Written exercise:
Restate each of the lines given below, word for word.

Available data:

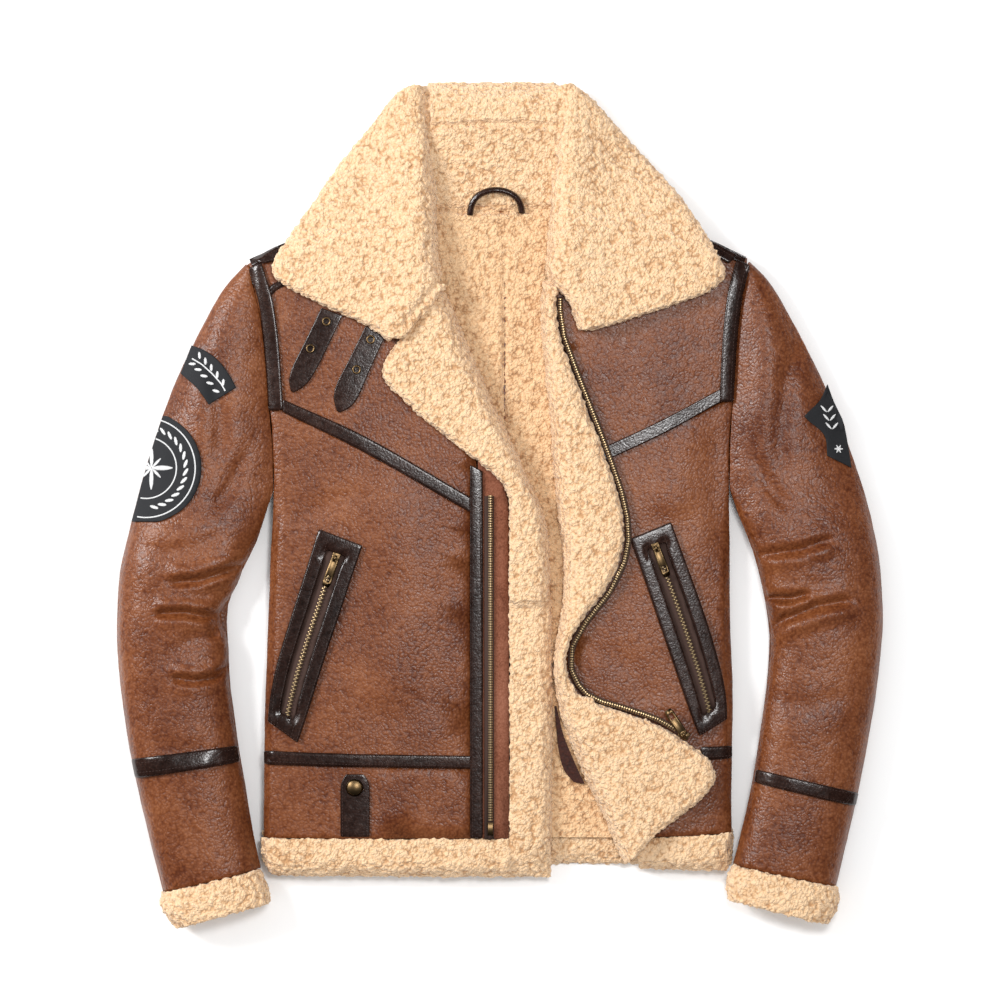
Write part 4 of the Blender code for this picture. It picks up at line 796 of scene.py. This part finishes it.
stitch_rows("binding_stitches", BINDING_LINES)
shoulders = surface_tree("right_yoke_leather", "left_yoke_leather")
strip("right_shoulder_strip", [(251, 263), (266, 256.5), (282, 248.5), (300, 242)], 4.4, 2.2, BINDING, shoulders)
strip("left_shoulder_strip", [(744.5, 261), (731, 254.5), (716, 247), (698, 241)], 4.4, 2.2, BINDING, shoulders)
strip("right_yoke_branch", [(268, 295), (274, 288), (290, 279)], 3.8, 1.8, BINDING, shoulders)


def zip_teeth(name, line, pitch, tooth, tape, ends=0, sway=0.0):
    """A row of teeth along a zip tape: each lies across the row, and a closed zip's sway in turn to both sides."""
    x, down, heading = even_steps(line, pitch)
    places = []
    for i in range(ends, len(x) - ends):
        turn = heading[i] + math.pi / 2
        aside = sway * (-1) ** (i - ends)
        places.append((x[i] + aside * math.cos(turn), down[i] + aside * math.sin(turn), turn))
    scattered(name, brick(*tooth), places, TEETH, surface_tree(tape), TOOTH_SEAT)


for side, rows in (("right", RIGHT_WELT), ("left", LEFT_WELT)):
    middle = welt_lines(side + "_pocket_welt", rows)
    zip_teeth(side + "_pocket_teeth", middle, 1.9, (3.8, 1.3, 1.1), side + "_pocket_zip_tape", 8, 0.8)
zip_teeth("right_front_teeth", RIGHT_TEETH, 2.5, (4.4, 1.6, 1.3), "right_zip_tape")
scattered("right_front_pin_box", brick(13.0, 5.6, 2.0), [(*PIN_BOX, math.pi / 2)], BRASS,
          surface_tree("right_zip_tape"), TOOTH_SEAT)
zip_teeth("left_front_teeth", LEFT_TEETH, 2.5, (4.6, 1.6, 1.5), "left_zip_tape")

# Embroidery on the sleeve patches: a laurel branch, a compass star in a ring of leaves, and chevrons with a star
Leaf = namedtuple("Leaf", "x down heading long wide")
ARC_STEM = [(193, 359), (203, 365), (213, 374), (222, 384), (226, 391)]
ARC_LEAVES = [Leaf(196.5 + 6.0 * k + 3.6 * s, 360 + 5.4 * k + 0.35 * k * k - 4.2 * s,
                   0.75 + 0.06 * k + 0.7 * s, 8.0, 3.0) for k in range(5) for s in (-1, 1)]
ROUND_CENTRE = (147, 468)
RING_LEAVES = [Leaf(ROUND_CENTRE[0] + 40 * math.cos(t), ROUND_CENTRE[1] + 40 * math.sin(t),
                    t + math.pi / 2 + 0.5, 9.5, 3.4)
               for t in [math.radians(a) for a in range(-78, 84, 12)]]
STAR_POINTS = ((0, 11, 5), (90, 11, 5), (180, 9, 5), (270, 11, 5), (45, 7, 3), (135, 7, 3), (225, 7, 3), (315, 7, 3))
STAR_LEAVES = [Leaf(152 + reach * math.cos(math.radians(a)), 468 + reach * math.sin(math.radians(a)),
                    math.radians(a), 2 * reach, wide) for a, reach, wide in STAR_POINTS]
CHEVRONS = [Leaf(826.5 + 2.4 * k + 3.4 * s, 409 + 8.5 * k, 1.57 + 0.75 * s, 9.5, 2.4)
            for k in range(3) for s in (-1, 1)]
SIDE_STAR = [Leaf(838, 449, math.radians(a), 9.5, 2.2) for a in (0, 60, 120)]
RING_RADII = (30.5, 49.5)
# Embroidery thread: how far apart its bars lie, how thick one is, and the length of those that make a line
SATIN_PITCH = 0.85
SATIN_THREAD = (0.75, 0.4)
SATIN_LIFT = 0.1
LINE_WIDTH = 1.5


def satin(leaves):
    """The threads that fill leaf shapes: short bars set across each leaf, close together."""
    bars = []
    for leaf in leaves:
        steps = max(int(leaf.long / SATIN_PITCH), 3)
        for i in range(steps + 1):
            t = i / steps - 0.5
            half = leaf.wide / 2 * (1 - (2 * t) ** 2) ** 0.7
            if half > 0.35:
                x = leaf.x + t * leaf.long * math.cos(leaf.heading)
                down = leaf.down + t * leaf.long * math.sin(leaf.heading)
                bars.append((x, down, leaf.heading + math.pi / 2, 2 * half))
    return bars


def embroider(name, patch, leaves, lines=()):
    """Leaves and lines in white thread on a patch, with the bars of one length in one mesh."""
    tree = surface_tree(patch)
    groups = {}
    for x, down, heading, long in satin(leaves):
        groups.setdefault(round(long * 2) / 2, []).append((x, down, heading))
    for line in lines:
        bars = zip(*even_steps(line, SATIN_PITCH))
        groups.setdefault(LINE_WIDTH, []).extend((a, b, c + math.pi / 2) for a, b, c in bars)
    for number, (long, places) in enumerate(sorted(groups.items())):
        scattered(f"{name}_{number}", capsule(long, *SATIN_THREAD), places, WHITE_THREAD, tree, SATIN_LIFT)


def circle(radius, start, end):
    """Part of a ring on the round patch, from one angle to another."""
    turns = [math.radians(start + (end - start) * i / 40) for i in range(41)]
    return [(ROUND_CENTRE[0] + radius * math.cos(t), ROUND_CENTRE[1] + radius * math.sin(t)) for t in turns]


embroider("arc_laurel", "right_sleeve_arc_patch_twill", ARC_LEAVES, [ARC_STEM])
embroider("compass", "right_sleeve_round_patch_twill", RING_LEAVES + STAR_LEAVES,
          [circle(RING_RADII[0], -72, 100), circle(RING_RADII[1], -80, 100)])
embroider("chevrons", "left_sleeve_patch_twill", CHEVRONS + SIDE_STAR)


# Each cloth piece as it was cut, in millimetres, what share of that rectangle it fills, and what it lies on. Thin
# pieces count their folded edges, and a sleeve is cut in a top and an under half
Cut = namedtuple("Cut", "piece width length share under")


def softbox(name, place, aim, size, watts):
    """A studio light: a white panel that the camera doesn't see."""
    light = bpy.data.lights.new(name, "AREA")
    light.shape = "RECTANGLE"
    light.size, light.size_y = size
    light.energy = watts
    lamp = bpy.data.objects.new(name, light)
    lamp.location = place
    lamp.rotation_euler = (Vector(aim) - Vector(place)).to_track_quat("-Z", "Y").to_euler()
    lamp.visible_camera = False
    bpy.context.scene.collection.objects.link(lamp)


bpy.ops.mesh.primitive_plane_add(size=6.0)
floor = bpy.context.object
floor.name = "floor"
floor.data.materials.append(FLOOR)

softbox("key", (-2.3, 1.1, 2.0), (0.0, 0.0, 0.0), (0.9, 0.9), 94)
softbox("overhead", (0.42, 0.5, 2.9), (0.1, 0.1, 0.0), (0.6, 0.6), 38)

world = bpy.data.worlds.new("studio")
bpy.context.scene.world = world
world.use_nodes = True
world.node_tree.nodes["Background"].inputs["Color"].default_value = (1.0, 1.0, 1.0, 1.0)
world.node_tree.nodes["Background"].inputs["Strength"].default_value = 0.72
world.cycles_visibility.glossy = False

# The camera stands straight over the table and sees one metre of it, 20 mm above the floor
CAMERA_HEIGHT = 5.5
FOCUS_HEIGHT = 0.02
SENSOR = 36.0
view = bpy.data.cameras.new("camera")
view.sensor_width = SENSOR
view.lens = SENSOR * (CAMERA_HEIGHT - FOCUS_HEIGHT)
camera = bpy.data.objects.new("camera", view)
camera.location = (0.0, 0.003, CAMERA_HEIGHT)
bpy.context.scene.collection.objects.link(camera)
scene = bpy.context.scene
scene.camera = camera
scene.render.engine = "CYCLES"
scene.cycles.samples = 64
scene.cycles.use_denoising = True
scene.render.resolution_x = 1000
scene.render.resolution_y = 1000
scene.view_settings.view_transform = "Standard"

Task result:
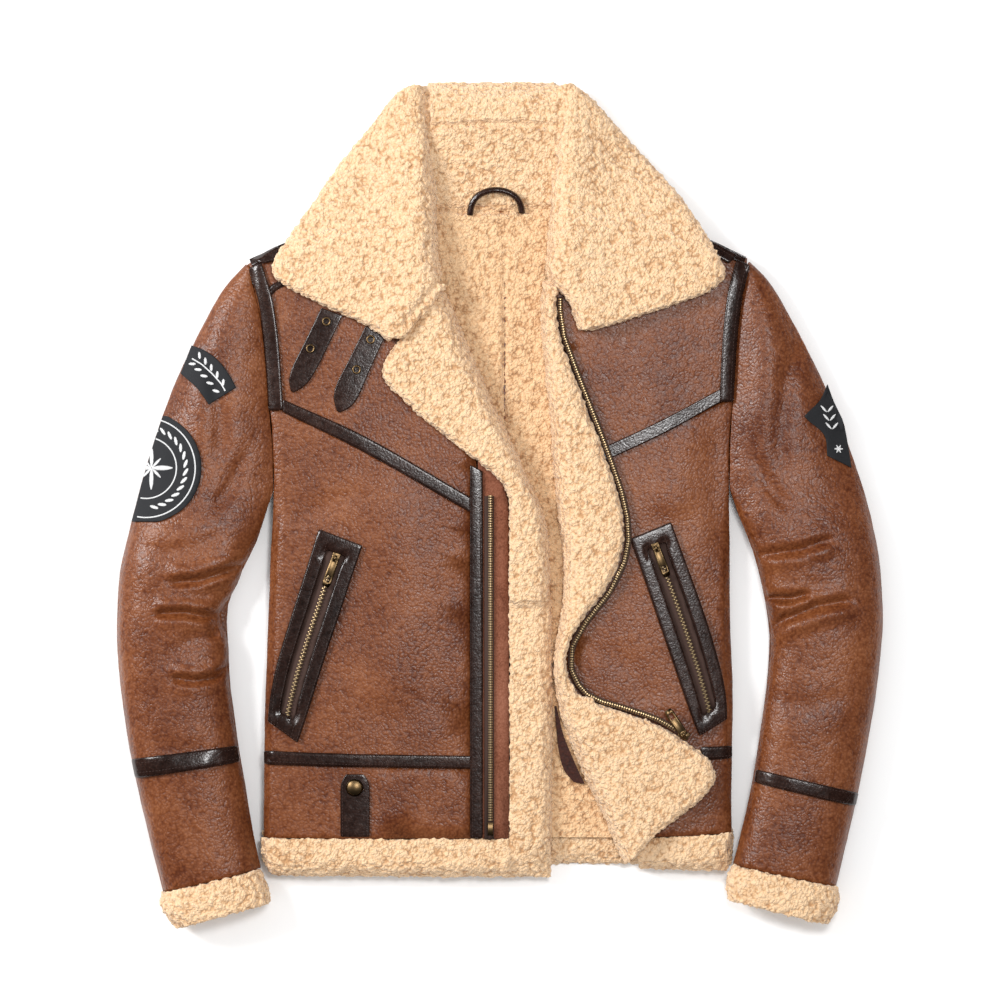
Write part 4 of the Blender code for this picture. It picks up at line 796 of scene.py. This part finishes it.
stitch_rows("binding_stitches", BINDING_LINES)
shoulders = surface_tree("right_yoke_leather", "left_yoke_leather")
strip("right_shoulder_strip", [(251, 263), (266, 256.5), (282, 248.5), (300, 242)], 4.4, 2.2, BINDING, shoulders)
strip("left_shoulder_strip", [(744.5, 261), (731, 254.5), (716, 247), (698, 241)], 4.4, 2.2, BINDING, shoulders)
strip("right_yoke_branch", [(268, 295), (274, 288), (290, 279)], 3.8, 1.8, BINDING, shoulders)


def zip_teeth(name, line, pitch, tooth, tape, ends=0, sway=0.0):
    """A row of teeth along a zip tape: each lies across the row, and a closed zip's sway in turn to both sides."""
    x, down, heading = even_steps(line, pitch)
    places = []
    for i in range(ends, len(x) - ends):
        turn = heading[i] + math.pi / 2
        aside = sway * (-1) ** (i - ends)
        places.append((x[i] + aside * math.cos(turn), down[i] + aside * math.sin(turn), turn))
    scattered(name, brick(*tooth), places, TEETH, surface_tree(tape), TOOTH_SEAT)


for side, rows in (("right", RIGHT_WELT), ("left", LEFT_WELT)):
    middle = welt_lines(side + "_pocket_welt", rows)
    zip_teeth(side + "_pocket_teeth", middle, 1.9, (3.8, 1.3, 1.1), side + "_pocket_zip_tape", 8, 0.8)
zip_teeth("right_front_teeth", RIGHT_TEETH, 2.5, (4.4, 1.6, 1.3), "right_zip_tape")
scattered("right_front_pin_box", brick(13.0, 5.6, 2.0), [(*PIN_BOX, math.pi / 2)], BRASS,
          surface_tree("right_zip_tape"), TOOTH_SEAT)
zip_teeth("left_front_teeth", LEFT_TEETH, 2.5, (4.6, 1.6, 1.5), "left_zip_tape")

# Embroidery on the sleeve patches: a laurel branch, a compass star in a ring of leaves, and chevrons with a star
Leaf = namedtuple("Leaf", "x down heading long wide")
ARC_STEM = [(193, 359), (203, 365), (213, 374), (222, 384), (226, 391)]
ARC_LEAVES = [Leaf(196.5 + 6.0 * k + 3.6 * s, 360 + 5.4 * k + 0.35 * k * k - 4.2 * s,
                   0.75 + 0.06 * k + 0.7 * s, 8.0, 3.0) for k in range(5) for s in (-1, 1)]
ROUND_CENTRE = (147, 468)
RING_LEAVES = [Leaf(ROUND_CENTRE[0] + 40 * math.cos(t), ROUND_CENTRE[1] + 40 * math.sin(t),
                    t + math.pi / 2 + 0.5, 9.5, 3.4)
               for t in [math.radians(a) for a in range(-78, 84, 12)]]
STAR_POINTS = ((0, 11, 5), (90, 11, 5), (180, 9, 5), (270, 11, 5), (45, 7, 3), (135, 7, 3), (225, 7, 3), (315, 7, 3))
STAR_LEAVES = [Leaf(152 + reach * math.cos(math.radians(a)), 468 + reach * math.sin(math.radians(a)),
                    math.radians(a), 2 * reach, wide) for a, reach, wide in STAR_POINTS]
CHEVRONS = [Leaf(826.5 + 2.4 * k + 3.4 * s, 409 + 8.5 * k, 1.57 + 0.75 * s, 9.5, 2.4)
            for k in range(3) for s in (-1, 1)]
SIDE_STAR = [Leaf(838, 449, math.radians(a), 9.5, 2.2) for a in (0, 60, 120)]
RING_RADII = (30.5, 49.5)
# Embroidery thread: how far apart its bars lie, how thick one is, and the length of those that make a line
SATIN_PITCH = 0.85
SATIN_THREAD = (0.75, 0.4)
SATIN_LIFT = 0.1
LINE_WIDTH = 1.5


def satin(leaves):
    """The threads that fill leaf shapes: short bars set across each leaf, close together."""
    bars = []
    for leaf in leaves:
        steps = max(int(leaf.long / SATIN_PITCH), 3)
        for i in range(steps + 1):
            t = i / steps - 0.5
            half = leaf.wide / 2 * (1 - (2 * t) ** 2) ** 0.7
            if half > 0.35:
                x = leaf.x + t * leaf.long * math.cos(leaf.heading)
                down = leaf.down + t * leaf.long * math.sin(leaf.heading)
                bars.append((x, down, leaf.heading + math.pi / 2, 2 * half))
    return bars


def embroider(name, patch, leaves, lines=()):
    """Leaves and lines in white thread on a patch, with the bars of one length in one mesh."""
    tree = surface_tree(patch)
    groups = {}
    for x, down, heading, long in satin(leaves):
        groups.setdefault(round(long * 2) / 2, []).append((x, down, heading))
    for line in lines:
        bars = zip(*even_steps(line, SATIN_PITCH))
        groups.setdefault(LINE_WIDTH, []).extend((a, b, c + math.pi / 2) for a, b, c in bars)
    for number, (long, places) in enumerate(sorted(groups.items())):
        scattered(f"{name}_{number}", capsule(long, *SATIN_THREAD), places, WHITE_THREAD, tree, SATIN_LIFT)


def circle(radius, start, end):
    """Part of a ring on the round patch, from one angle to another."""
    turns = [math.radians(start + (end - start) * i / 40) for i in range(41)]
    return [(ROUND_CENTRE[0] + radius * math.cos(t), ROUND_CENTRE[1] + radius * math.sin(t)) for t in turns]


embroider("arc_laurel", "right_sleeve_arc_patch_twill", ARC_LEAVES, [ARC_STEM])
embroider("compass", "right_sleeve_round_patch_twill", RING_LEAVES + STAR_LEAVES,
          [circle(RING_RADII[0], -72, 100), circle(RING_RADII[1], -80, 100)])
embroider("chevrons", "left_sleeve_patch_twill", CHEVRONS + SIDE_STAR)


# Each cloth piece as it was cut, in millimetres, what share of that rectangle it fills, and what it lies on. Thin
# pieces count their folded edges, and a sleeve is cut in a top and an under half
Cut = namedtuple("Cut", "piece width length share under")


def softbox(name, place, aim, size, watts):
    """A studio light: a white panel that the camera doesn't see."""
    light = bpy.data.lights.new(name, "AREA")
    light.shape = "RECTANGLE"
    light.size, light.size_y = size
    light.energy = watts
    lamp = bpy.data.objects.new(name, light)
    lamp.location = place
    lamp.rotation_euler = (Vector(aim) - Vector(place)).to_track_quat("-Z", "Y").to_euler()
    lamp.visible_camera = False
    bpy.context.scene.collection.objects.link(lamp)


bpy.ops.mesh.primitive_plane_add(size=6.0)
floor = bpy.context.object
floor.name = "floor"
floor.data.materials.append(FLOOR)

softbox("key", (-2.3, 1.1, 2.0), (0.0, 0.0, 0.0), (0.9, 0.9), 94)
softbox("overhead", (0.42, 0.5, 2.9), (0.1, 0.1, 0.0), (0.6, 0.6), 38)

world = bpy.data.worlds.new("studio")
bpy.context.scene.world = world
world.use_nodes = True
world.node_tree.nodes["Background"].inputs["Color"].default_value = (1.0, 1.0, 1.0, 1.0)
world.node_tree.nodes["Background"].inputs["Strength"].default_value = 0.72
world.cycles_visibility.glossy = False

# The camera stands straight over the table and sees one metre of it, 20 mm above the floor
CAMERA_HEIGHT = 5.5
FOCUS_HEIGHT = 0.02
SENSOR = 36.0
view = bpy.data.cameras.new("camera")
view.sensor_width = SENSOR
view.lens = SENSOR * (CAMERA_HEIGHT - FOCUS_HEIGHT)
camera = bpy.data.objects.new("camera", view)
camera.location = (0.0, 0.003, CAMERA_HEIGHT)
bpy.context.scene.collection.objects.link(camera)
scene = bpy.context.scene
scene.camera = camera
scene.render.engine = "CYCLES"
scene.cycles.samples = 64
scene.cycles.use_denoising = True
scene.render.resolution_x = 1000
scene.render.resolution_y = 1000
scene.view_settings.view_transform = "Standard"